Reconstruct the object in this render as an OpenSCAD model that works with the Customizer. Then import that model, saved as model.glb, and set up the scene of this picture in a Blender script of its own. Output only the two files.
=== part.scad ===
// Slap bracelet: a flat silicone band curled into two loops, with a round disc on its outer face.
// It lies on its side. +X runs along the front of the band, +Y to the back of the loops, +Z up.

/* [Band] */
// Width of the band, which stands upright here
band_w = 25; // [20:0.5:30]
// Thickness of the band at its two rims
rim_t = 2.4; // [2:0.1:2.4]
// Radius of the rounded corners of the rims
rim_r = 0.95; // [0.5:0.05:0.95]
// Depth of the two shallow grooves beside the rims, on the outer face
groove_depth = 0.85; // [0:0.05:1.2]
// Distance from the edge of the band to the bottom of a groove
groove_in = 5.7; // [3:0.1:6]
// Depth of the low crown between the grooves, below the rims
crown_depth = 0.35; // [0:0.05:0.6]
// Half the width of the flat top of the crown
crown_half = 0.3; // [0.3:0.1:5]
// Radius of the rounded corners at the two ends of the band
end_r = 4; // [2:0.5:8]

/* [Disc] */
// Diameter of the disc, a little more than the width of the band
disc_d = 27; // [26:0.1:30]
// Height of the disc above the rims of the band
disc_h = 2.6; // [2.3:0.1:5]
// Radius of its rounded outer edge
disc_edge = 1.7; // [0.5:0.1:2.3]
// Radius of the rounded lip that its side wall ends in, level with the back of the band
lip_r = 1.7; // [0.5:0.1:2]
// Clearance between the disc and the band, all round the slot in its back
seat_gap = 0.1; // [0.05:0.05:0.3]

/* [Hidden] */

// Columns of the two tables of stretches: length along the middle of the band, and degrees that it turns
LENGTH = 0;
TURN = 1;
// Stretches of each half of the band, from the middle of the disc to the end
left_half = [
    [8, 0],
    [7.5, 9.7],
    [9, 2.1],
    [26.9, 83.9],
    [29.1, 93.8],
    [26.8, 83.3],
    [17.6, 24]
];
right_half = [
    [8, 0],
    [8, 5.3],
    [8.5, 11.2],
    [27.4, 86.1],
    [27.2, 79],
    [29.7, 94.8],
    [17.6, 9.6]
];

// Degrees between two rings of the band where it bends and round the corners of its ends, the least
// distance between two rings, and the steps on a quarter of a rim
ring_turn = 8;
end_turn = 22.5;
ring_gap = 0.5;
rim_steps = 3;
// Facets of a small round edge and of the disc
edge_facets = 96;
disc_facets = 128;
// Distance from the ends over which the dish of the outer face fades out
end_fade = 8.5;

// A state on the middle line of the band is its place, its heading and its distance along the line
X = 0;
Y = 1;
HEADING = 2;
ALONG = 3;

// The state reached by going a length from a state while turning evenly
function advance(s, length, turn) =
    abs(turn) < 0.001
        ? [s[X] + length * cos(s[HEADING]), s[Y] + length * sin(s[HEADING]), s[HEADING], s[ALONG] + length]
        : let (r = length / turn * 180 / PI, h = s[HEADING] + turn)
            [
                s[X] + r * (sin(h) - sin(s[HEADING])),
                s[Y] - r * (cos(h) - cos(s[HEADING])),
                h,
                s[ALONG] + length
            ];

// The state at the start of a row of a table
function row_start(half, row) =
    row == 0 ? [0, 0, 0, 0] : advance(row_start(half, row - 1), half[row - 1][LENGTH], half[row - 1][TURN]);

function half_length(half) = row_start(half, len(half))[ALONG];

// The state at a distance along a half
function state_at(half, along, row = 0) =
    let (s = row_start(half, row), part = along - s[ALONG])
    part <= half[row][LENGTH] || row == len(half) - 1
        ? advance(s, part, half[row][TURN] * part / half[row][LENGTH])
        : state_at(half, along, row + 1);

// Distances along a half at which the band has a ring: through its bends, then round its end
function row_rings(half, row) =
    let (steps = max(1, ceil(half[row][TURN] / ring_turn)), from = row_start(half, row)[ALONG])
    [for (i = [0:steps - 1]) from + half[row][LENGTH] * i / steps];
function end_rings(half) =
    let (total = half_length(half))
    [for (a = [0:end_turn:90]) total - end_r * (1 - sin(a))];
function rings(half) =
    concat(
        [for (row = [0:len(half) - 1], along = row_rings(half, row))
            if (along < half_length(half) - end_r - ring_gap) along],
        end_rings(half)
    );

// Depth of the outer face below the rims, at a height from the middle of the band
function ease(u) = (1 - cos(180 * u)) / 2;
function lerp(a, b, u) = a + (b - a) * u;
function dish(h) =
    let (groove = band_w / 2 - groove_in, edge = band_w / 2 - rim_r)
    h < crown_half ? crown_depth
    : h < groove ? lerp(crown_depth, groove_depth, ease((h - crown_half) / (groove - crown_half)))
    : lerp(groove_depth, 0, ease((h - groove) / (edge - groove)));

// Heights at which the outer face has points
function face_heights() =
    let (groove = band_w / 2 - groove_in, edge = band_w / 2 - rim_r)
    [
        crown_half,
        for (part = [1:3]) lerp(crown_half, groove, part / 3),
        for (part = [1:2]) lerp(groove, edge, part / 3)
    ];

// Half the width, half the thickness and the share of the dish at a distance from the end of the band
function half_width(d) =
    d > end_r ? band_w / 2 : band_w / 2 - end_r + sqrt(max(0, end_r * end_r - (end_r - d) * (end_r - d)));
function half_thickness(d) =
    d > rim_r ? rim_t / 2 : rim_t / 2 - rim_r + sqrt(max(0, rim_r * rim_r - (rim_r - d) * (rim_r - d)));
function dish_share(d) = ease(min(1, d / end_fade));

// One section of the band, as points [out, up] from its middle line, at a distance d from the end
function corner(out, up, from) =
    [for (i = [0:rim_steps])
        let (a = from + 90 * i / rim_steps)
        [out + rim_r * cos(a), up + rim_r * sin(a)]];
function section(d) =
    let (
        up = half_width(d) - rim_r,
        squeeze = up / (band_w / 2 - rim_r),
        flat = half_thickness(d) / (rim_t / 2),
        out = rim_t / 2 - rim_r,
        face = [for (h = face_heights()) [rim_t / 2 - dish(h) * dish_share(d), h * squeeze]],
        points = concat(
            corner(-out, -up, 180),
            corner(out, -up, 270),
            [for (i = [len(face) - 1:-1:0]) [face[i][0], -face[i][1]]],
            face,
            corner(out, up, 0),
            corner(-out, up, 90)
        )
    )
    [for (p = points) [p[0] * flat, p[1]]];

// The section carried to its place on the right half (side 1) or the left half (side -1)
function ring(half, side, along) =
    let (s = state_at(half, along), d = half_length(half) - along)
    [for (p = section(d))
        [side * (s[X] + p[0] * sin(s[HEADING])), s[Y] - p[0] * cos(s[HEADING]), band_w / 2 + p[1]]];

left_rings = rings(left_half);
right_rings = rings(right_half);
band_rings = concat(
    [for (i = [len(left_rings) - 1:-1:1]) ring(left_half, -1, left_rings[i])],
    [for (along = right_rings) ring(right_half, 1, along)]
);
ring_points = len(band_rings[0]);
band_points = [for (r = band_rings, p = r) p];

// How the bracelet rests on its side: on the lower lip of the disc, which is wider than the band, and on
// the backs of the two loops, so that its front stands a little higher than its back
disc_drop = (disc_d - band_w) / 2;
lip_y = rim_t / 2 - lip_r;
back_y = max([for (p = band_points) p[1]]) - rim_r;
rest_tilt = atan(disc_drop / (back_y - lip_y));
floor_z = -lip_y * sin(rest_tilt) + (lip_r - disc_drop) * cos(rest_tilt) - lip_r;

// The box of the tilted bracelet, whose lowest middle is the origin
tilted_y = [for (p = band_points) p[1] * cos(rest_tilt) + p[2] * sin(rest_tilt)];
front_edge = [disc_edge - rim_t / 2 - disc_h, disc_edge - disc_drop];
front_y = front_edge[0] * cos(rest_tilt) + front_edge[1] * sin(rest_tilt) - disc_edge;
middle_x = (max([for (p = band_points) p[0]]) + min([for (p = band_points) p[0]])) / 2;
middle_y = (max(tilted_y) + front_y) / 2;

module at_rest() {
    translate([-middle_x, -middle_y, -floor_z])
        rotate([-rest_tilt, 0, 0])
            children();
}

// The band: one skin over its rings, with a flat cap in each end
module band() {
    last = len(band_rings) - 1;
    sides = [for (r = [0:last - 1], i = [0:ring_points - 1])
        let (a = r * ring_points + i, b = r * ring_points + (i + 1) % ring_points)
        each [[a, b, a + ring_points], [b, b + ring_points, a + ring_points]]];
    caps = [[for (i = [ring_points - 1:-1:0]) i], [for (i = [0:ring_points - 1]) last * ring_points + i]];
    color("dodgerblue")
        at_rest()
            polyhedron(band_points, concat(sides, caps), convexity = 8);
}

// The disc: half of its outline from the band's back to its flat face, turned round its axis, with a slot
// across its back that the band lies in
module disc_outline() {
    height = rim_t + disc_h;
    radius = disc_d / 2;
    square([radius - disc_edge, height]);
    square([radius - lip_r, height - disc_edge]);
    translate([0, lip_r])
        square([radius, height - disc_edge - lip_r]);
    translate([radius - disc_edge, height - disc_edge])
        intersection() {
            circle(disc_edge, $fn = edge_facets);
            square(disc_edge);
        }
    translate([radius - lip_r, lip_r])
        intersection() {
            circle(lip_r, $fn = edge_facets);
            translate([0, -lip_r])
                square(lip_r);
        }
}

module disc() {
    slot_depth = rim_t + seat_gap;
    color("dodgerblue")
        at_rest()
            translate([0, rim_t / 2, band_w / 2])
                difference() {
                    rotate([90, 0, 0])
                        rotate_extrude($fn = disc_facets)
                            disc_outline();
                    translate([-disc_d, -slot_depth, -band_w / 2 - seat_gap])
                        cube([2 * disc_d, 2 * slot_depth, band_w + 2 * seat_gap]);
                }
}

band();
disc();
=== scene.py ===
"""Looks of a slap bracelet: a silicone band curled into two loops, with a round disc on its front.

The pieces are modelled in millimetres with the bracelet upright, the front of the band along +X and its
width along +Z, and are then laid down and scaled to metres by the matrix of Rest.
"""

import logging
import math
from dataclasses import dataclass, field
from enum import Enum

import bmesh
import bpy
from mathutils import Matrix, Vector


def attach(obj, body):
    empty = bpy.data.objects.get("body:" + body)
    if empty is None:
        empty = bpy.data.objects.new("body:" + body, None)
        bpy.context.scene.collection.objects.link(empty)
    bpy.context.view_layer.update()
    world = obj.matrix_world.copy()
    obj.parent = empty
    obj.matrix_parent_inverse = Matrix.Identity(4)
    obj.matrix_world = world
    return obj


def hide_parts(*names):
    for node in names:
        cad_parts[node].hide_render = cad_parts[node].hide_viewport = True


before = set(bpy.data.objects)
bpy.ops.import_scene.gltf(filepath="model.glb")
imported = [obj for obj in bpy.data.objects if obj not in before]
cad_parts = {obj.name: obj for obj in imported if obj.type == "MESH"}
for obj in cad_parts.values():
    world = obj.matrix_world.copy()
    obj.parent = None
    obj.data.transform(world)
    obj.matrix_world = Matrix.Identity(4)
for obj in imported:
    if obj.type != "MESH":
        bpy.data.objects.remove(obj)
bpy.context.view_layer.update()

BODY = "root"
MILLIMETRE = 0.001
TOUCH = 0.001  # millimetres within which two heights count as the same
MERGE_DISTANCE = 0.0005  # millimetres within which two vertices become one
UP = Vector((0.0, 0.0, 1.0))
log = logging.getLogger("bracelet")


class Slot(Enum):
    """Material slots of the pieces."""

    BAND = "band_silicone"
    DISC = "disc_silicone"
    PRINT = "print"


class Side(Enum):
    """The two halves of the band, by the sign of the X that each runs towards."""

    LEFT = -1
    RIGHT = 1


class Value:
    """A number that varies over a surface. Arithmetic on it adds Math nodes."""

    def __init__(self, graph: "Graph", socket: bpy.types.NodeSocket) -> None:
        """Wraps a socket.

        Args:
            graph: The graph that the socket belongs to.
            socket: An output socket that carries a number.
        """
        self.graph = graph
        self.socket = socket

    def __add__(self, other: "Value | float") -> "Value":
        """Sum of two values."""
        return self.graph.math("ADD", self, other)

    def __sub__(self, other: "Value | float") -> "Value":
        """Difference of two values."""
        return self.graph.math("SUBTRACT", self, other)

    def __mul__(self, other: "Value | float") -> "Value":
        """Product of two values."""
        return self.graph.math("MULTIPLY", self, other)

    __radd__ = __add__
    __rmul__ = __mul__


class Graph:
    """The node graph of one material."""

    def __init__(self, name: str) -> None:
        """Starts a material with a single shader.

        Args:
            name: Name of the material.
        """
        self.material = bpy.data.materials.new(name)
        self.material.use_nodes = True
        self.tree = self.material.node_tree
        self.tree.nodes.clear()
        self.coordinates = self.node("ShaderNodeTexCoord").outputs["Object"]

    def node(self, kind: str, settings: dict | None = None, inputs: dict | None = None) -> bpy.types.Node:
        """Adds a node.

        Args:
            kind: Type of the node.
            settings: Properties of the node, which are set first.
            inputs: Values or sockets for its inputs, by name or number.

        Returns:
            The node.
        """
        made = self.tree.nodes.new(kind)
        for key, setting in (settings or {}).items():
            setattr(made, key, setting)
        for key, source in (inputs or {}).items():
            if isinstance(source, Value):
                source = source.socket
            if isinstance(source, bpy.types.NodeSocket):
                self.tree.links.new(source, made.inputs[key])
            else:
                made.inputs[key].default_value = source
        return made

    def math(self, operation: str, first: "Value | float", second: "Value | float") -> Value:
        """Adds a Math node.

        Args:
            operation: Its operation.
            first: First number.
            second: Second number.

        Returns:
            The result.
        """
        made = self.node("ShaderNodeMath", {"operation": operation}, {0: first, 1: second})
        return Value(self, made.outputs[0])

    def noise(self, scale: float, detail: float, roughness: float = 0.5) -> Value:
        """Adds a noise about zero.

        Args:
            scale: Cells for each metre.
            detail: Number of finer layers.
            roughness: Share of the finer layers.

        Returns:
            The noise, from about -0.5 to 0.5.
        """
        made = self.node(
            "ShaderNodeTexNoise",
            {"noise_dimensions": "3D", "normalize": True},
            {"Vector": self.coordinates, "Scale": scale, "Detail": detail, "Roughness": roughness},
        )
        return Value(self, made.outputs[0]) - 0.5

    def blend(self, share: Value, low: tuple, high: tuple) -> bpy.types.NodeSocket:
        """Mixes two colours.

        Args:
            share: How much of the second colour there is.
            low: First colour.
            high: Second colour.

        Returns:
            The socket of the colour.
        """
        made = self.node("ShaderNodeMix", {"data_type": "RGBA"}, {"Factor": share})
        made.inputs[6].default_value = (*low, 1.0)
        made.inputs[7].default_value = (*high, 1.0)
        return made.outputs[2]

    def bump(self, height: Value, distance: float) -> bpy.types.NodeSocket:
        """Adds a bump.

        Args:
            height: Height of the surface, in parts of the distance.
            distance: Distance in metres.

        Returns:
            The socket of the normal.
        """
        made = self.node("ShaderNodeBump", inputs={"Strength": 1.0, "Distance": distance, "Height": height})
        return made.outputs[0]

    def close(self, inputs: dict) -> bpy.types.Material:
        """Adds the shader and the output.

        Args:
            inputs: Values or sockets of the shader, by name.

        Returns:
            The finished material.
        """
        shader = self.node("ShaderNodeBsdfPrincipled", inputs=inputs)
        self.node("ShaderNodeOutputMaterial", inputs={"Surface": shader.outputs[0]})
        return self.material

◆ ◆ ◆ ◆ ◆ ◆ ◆

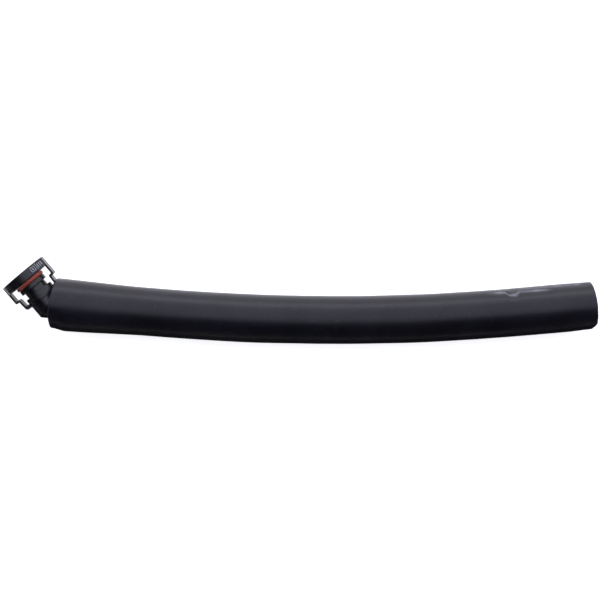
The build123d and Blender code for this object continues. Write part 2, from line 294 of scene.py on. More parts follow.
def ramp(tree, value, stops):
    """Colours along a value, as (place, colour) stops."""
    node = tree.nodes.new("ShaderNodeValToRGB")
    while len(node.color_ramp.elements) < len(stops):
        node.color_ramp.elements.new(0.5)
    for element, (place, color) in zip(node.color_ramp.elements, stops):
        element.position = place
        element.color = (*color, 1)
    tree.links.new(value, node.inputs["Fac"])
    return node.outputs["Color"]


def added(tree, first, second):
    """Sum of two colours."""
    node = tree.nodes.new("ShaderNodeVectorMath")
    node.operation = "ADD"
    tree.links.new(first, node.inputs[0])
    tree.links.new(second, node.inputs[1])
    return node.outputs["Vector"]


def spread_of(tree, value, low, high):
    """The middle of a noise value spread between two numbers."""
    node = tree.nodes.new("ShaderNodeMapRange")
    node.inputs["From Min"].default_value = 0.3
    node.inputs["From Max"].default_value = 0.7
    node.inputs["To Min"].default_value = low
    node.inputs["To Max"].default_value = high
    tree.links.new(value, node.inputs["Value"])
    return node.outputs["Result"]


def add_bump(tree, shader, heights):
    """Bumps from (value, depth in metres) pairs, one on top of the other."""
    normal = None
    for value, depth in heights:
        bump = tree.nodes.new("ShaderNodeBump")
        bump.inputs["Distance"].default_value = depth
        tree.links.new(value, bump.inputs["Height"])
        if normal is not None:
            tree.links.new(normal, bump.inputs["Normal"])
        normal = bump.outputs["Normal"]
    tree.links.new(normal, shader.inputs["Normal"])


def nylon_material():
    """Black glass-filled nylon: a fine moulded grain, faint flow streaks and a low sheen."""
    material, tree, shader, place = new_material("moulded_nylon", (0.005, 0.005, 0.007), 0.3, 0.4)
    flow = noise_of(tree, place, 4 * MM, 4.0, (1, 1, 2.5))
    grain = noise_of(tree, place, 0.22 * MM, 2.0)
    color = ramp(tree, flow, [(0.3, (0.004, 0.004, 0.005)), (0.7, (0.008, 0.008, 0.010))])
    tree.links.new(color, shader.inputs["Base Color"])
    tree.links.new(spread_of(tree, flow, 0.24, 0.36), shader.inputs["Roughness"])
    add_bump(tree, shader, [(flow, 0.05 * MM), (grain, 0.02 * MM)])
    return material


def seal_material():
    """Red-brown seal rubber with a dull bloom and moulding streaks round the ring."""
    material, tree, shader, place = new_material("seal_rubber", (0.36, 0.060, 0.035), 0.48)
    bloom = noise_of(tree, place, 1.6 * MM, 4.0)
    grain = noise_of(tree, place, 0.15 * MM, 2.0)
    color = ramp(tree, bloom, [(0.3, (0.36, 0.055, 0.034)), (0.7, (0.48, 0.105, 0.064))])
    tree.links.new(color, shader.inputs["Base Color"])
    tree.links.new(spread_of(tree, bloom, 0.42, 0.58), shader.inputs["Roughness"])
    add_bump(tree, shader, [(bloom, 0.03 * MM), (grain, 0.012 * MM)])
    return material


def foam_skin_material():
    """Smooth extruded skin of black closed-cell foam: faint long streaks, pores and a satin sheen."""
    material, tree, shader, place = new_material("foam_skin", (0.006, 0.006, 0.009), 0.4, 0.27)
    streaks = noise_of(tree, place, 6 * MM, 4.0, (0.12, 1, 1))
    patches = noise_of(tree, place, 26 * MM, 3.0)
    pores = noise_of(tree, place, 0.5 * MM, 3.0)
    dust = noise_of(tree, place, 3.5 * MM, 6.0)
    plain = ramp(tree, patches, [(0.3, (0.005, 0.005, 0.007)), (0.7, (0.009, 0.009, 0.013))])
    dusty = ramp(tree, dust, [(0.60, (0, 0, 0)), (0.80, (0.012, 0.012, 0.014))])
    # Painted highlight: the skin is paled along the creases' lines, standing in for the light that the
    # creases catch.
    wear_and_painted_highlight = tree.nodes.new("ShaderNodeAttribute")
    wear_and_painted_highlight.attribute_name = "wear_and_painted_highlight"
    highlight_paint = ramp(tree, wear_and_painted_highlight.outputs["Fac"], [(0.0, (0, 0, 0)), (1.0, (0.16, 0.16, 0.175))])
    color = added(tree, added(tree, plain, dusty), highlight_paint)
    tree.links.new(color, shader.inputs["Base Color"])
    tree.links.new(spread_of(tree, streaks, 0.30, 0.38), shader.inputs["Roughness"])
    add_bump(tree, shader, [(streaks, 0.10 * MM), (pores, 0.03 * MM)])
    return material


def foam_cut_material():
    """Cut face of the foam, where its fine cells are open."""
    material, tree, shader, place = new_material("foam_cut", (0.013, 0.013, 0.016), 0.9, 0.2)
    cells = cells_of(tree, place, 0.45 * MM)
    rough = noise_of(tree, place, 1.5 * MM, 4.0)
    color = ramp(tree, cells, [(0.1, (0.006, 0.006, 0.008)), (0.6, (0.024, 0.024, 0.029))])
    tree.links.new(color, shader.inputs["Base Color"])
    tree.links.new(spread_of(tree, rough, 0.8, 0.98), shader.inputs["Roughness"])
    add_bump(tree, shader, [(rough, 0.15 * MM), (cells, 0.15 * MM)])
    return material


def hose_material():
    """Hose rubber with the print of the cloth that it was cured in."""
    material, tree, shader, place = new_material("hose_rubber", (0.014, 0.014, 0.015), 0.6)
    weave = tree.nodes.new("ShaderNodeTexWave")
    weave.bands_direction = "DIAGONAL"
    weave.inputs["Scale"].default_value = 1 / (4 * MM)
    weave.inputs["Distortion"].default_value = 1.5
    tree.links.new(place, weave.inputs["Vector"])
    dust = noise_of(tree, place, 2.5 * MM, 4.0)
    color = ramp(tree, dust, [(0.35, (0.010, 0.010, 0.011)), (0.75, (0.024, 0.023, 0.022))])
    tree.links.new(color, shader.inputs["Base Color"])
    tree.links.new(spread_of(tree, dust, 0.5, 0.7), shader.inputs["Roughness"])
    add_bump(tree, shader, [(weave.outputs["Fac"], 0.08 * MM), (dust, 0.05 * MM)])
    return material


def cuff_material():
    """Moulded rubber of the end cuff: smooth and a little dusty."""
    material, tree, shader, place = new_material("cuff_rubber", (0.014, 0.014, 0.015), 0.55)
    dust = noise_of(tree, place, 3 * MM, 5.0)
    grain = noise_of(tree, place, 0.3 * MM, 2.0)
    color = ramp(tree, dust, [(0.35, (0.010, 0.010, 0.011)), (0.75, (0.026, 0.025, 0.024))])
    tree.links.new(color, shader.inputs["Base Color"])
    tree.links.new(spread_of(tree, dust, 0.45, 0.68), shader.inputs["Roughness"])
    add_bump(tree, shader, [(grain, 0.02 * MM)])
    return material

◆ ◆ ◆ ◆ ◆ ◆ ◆

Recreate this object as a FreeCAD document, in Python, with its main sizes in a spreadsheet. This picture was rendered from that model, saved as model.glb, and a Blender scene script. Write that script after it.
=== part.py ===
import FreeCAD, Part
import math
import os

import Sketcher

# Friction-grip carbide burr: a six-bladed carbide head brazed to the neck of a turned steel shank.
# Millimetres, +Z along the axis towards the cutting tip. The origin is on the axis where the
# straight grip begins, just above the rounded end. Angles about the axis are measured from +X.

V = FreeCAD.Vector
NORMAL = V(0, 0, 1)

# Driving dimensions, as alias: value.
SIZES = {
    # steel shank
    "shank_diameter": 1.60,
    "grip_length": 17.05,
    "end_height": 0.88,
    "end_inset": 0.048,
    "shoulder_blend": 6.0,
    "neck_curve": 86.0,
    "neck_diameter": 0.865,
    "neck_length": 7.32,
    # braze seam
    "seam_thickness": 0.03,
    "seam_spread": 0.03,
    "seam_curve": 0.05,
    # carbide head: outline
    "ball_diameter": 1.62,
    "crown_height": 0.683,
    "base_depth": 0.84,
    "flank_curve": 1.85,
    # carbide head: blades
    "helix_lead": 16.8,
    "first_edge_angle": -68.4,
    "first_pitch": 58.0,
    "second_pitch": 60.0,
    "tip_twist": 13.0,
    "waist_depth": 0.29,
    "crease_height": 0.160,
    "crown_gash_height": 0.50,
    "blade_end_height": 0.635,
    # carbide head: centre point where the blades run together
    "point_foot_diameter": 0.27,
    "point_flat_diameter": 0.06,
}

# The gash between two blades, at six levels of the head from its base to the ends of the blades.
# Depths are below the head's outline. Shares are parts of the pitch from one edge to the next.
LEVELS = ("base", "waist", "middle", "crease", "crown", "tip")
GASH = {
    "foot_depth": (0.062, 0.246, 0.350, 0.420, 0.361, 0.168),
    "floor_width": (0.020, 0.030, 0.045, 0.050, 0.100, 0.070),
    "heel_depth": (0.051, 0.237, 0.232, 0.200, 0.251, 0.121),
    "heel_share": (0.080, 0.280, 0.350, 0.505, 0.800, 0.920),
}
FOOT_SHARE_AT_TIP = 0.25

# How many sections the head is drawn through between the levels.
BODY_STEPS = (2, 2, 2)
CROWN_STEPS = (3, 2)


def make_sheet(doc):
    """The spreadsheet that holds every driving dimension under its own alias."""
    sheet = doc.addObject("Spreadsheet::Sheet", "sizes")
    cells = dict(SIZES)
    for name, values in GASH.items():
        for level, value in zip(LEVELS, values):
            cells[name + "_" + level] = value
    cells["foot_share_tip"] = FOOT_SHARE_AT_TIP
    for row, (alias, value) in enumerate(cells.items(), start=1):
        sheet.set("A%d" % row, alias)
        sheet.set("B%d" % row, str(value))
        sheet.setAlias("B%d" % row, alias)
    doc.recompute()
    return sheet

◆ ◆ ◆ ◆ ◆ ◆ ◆

◆ Task details
Locate the word "before" in the entries, and copy every line where it is found.

◆ The result
before = set(bpy.data.objects)
imported = [obj for obj in bpy.data.objects if obj not in before]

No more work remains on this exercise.